The group then embarked to the village of Ollantaytambo where we explored the Peruvian ruins and shopped in the local market where we developed our bargaining skills in Spanish. Era una experiencia yo nunca olvidare (It was a experience I could never forget.) As we write this, the group sets foot to our next adventure, Machu Picchu, where we will spend the next day climbing and enjoying one of the worlds 7 greatest wonders.

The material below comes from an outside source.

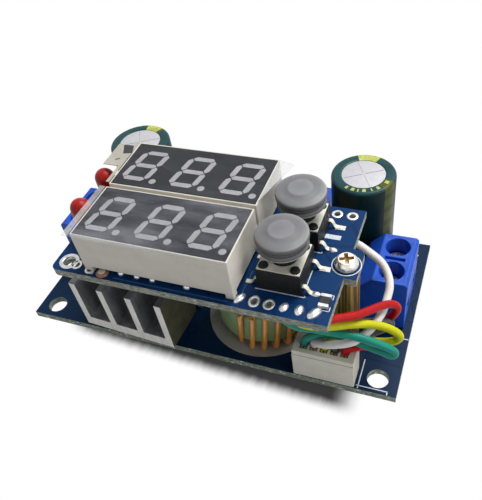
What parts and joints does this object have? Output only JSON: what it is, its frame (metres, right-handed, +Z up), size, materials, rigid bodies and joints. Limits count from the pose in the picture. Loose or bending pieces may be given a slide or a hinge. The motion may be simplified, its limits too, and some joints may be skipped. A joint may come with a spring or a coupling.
{
  "type": "buck converter module",
  "caption": "Step-down voltage converter module: a power board with screw terminals, heatsink and inductor under a display board with push buttons and coloured leads.",
  "frame": {"origin": "centre of the bounding box in plan, at the tips of the solder tails that the module rests on", "axes": "+X to the output terminal, along the length; +Y to the back, where the adjusting screws are; +Z up through both boards"},
  "size_m": [0.0628, 0.036, 0.0297],
  "materials": {
    "board_blue": "satin solder mask",
    "black_anodised": "anodised, cut ends bright",
    "glue": "matte",
    "chip_black": "matte",
    "core_paint": "satin enamel, one side yellow",
    "enamelled_copper": "enamelled wire",
    "can_aluminium": "satin",
    "sleeve_green": "glossy shrink film",
    "tinned_metal": "tinned",
    "terminal_blue": "semi-gloss",
    "trimmer_blue": "semi-gloss",
    "nylon_white": "matte",
    "clamp_metal": "plated",
    "lead_green": "soft sleeve",
    "lead_yellow": "soft sleeve",
    "lead_white": "soft sleeve",
    "lead_black": "soft sleeve",
    "lead_red": "soft sleeve",
    "housing_cream": "matte",
    "face_grey": "matte",
    "segment_resin": "unlit resin",
    "clear_film": "clear film",
    "lamp_red": "tinted resin",
    "switch_black": "matte",
    "plate_steel": "satin",
    "brass_fitting": "satin",
    "screw_steel": "nickel plated",
    "solder": "bright",
    "cap_grey": "translucent"
  },
  "bodies": {
    "base": {"main_board": "board_blue", "display_board": "board_blue", "heatsink": "black_anodised", "heatsink_glue": "glue", "regulator": "chip_black", "diode": "chip_black", "control_chips": "chip_black", "chip_parts": "chip_black", "inductor_core": "core_paint", "inductor_winding": "enamelled_copper", "left_capacitor": "can_aluminium", "right_capacitor": "can_aluminium", "capacitor_sleeves": "sleeve_green", "part_leads": "tinned_metal", "left_terminal": "terminal_blue", "right_terminal": "terminal_blue", "terminal_bars": "tinned_metal", "trimmer_bodies": "trimmer_blue", "header_shroud": "nylon_white", "header_pins": "tinned_metal", "plug": "nylon_white", "plug_contacts": "clamp_metal", "lead_green": "lead_green", "lead_yellow": "lead_yellow", "lead_white": "lead_white", "lead_black": "lead_black", "lead_red": "lead_red", "front_display": "housing_cream", "rear_display": "housing_cream", "display_faces": "face_grey", "display_segments": "segment_resin", "display_pins": "tinned_metal", "display_films": "clear_film", "status_lamps": "lamp_red", "front_switch": "switch_black", "rear_switch": "switch_black", "switch_plates": "plate_steel", "switch_leads": "tinned_metal", "switch_domes": "plate_steel", "spacers": "brass_fitting", "board_screws": "screw_steel", "main_solder": "solder", "display_solder": "solder", "display_chips": "chip_black"},
    "front_button": {"front_plunger": "switch_black", "front_cap": "cap_grey"},
    "rear_button": {"rear_plunger": "switch_black", "rear_cap": "cap_grey"},
    "screw_left_front_body": {"screw_left_front": "screw_steel"},
    "screw_left_rear_body": {"screw_left_rear": "screw_steel"},
    "screw_right_front_body": {"screw_right_front": "screw_steel"},
    "screw_right_rear_body": {"screw_right_rear": "screw_steel"},
    "clamp_left_front_body": {"clamp_left_front": "clamp_metal"},
    "clamp_left_rear_body": {"clamp_left_rear": "clamp_metal"},
    "clamp_right_front_body": {"clamp_right_front": "clamp_metal"},
    "clamp_right_rear_body": {"clamp_right_rear": "clamp_metal"},
    "left_trimmer_screw_body": {"left_trimmer_screw": "brass_fitting"},
    "right_trimmer_screw_body": {"right_trimmer_screw": "brass_fitting"}
  },
  "joints": [
    {"name": "front_button_press", "type": "slide", "parent": "base", "child": "front_button", "axis": [0, 0, -1], "range_m": [0, 0.00025], "stiffness_N_per_m": 4000},
    {"name": "rear_button_press", "type": "slide", "parent": "base", "child": "rear_button", "axis": [0, 0, -1], "range_m": [0, 0.00025], "stiffness_N_per_m": 4000},
    {"name": "screw_left_front_turn", "type": "hinge", "parent": "base", "child": "screw_left_front_body", "pos_m": [-0.02735, 0.00068, 0.0095], "axis": [0, 0, -1], "range_deg": [0, 960]},
    {"name": "clamp_left_front_rise", "type": "slide", "parent": "base", "child": "clamp_left_front_body", "axis": [0, 0, 1], "range_m": [0, 0.0012]},
    {"name": "screw_left_rear_turn", "type": "hinge", "parent": "base", "child": "screw_left_rear_body", "pos_m": [-0.02735, 0.00577, 0.0095], "axis": [0, 0, -1], "range_deg": [0, 960]},
    {"name": "clamp_left_rear_rise", "type": "slide", "parent": "base", "child": "clamp_left_rear_body", "axis": [0, 0, 1], "range_m": [0, 0.0012]},
    {"name": "screw_right_front_turn", "type": "hinge", "parent": "base", "child": "screw_right_front_body", "pos_m": [0.02735, 0.00068, 0.0095], "axis": [0, 0, -1], "range_deg": [0, 960]},
    {"name": "clamp_right_front_rise", "type": "slide", "parent": "base", "child": "clamp_right_front_body", "axis": [0, 0, 1], "range_m": [0, 0.0012]},
    {"name": "screw_right_rear_turn", "type": "hinge", "parent": "base", "child": "screw_right_rear_body", "pos_m": [0.02735, 0.00577, 0.0095], "axis": [0, 0, -1], "range_deg": [0, 960]},
    {"name": "clamp_right_rear_rise", "type": "slide", "parent": "base", "child": "clamp_right_rear_body", "axis": [0, 0, 1], "range_m": [0, 0.0012]},
    {"name": "left_trimmer_turn", "type": "hinge", "parent": "base", "child": "left_trimmer_screw_body", "pos_m": [-0.00375, 0.01481, 0.0123], "axis": [0, 0, -1], "continuous": true},
    {"name": "right_trimmer_turn", "type": "hinge", "parent": "base", "child": "right_trimmer_screw_body", "pos_m": [0.00625, 0.01481, 0.0123], "axis": [0, 0, -1], "continuous": true}
  ],
  "couplings": [
    {"joint": "screw_left_front_turn", "follows": "clamp_left_front_rise", "rad_per_m": 13963},
    {"joint": "screw_left_rear_turn", "follows": "clamp_left_rear_rise", "rad_per_m": 13963},
    {"joint": "screw_right_front_turn", "follows": "clamp_right_front_rise", "rad_per_m": 13963},
    {"joint": "screw_right_rear_turn", "follows": "clamp_right_rear_rise", "rad_per_m": 13963}
  ]
}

The group kicked off they day with a trip to a local school, Sagrado Corazon de Jesus and were introduced to some of the local children. After we planned we distributed ourselves into 4 teams; from there we performed a song and dance for the local children, our group sang “Tony Chestnut”. Then we split into smaller groups and helped the school prepare for their 27th anniversary. During our service work, we were continually greeted by the students enquiring what we were doing or what our names were. As a group, and as individuals we made knew friends and made an impact on their lives. Following that we visited ruins in Ollantaytambo, visited a local market, and concluded the day by taking a train to Aguas Calientes, the base town of Machu Picchu. Overall it was a very fun and rewarding day.
-Maya M.

Today in Peru group B went to a school called Sagrado Corazón de Jesus. It is one of the most popular schools in the Urubamba area. Right when we got to the school we went to different children’s’ classrooms to see how the children at this school learn. Also, in the classrooms we sang songs to them like; bananas and toe knee chestnut, itsy bitsy spider, etc. then the children in return sang songs to us. It was adorable! After we sang we had the children ask us questions like, where we live, our favorite foods, and favorite game. We then went on to help around the school. Everybody did a little but of everything: plastering, repainting walls, and repainting chipped paint on railings. It was hot and the sun was shining so we made sure to wear hats and reapply sunscreen every hour!